[Entries with parts and joints]

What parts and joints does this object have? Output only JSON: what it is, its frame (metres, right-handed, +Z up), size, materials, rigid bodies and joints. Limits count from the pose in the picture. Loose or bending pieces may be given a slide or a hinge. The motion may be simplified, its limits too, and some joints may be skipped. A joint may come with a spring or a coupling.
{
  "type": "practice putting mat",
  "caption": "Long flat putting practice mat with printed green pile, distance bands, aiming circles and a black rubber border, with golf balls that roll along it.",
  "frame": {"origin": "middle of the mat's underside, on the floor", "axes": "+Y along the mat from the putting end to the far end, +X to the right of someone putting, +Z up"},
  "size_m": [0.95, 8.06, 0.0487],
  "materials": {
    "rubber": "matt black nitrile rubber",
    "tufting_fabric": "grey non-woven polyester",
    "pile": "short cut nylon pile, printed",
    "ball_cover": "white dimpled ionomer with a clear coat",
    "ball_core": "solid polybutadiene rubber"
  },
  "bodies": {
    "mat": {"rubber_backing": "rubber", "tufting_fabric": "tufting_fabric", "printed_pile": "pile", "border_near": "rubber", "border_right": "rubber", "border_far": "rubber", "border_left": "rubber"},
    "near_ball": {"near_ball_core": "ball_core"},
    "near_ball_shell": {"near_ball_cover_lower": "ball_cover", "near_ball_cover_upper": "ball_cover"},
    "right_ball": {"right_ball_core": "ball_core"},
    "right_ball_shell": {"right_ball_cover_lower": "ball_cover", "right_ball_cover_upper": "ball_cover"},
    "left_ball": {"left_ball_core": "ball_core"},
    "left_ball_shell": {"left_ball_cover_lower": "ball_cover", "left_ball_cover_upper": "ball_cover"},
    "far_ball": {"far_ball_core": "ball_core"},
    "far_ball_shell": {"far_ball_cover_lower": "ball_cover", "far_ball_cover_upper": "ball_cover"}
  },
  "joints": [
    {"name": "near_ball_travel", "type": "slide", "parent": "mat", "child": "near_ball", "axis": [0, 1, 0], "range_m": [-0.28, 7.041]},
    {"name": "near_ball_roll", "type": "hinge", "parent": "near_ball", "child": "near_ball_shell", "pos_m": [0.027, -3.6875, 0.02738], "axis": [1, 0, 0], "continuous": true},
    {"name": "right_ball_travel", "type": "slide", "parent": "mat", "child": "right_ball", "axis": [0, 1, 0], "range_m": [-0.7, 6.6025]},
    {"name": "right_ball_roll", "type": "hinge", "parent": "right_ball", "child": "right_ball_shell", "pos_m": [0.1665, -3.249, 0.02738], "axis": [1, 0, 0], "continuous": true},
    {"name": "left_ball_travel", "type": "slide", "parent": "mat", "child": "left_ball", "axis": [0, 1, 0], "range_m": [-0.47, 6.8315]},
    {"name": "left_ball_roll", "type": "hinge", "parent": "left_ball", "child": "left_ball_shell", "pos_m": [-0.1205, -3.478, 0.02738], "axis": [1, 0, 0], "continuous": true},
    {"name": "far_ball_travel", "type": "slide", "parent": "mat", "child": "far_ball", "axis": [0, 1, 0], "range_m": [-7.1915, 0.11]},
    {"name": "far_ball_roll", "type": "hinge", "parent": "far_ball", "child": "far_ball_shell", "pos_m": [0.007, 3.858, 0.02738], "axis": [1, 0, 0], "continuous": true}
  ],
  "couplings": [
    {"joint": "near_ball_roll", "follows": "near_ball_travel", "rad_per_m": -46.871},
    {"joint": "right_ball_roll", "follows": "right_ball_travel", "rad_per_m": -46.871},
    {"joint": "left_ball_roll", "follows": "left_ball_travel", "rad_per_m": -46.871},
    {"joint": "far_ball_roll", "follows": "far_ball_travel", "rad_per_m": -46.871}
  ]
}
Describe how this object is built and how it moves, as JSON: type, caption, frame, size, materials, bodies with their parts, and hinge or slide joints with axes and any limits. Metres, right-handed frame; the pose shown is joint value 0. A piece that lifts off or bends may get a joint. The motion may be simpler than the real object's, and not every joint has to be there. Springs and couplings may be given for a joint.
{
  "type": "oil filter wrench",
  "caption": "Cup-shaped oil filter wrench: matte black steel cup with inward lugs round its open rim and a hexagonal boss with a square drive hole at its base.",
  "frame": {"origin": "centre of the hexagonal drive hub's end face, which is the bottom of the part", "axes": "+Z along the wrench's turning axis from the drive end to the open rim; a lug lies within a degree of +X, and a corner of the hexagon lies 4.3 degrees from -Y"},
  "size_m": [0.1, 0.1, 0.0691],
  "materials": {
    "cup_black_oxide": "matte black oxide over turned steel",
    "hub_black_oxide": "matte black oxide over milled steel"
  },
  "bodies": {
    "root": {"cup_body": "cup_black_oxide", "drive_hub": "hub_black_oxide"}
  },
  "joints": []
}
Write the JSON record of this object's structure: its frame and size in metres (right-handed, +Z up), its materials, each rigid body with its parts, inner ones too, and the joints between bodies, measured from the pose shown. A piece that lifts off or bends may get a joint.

_Given request_:
From the "Describe how this" line to the close of the listing, restate each line word for word.

_Solved problem_:
Describe how this object is built and how it moves, as JSON: type, caption, frame, size, materials, bodies with their parts, and hinge or slide joints with axes and any limits. Metres, right-handed frame; the pose shown is joint value 0. A piece that lifts off or bends may get a joint. The motion may be simpler than the real object's, and not every joint has to be there. Springs and couplings may be given for a joint.
{
  "type": "oil filter wrench",
  "caption": "Cup-shaped oil filter wrench: matte black steel cup with inward lugs round its open rim and a hexagonal boss with a square drive hole at its base.",
  "frame": {"origin": "centre of the hexagonal drive hub's end face, which is the bottom of the part", "axes": "+Z along the wrench's turning axis from the drive end to the open rim; a lug lies within a degree of +X, and a corner of the hexagon lies 4.3 degrees from -Y"},
  "size_m": [0.1, 0.1, 0.0691],
  "materials": {
    "cup_black_oxide": "matte black oxide over turned steel",
    "hub_black_oxide": "matte black oxide over milled steel"
  },
  "bodies": {
    "root": {"cup_body": "cup_black_oxide", "drive_hub": "hub_black_oxide"}
  },
  "joints": []
}
Write the JSON record of this object's structure: its frame and size in metres (right-handed, +Z up), its materials, each rigid body with its parts, inner ones too, and the joints between bodies, measured from the pose shown. A piece that lifts off or bends may get a joint.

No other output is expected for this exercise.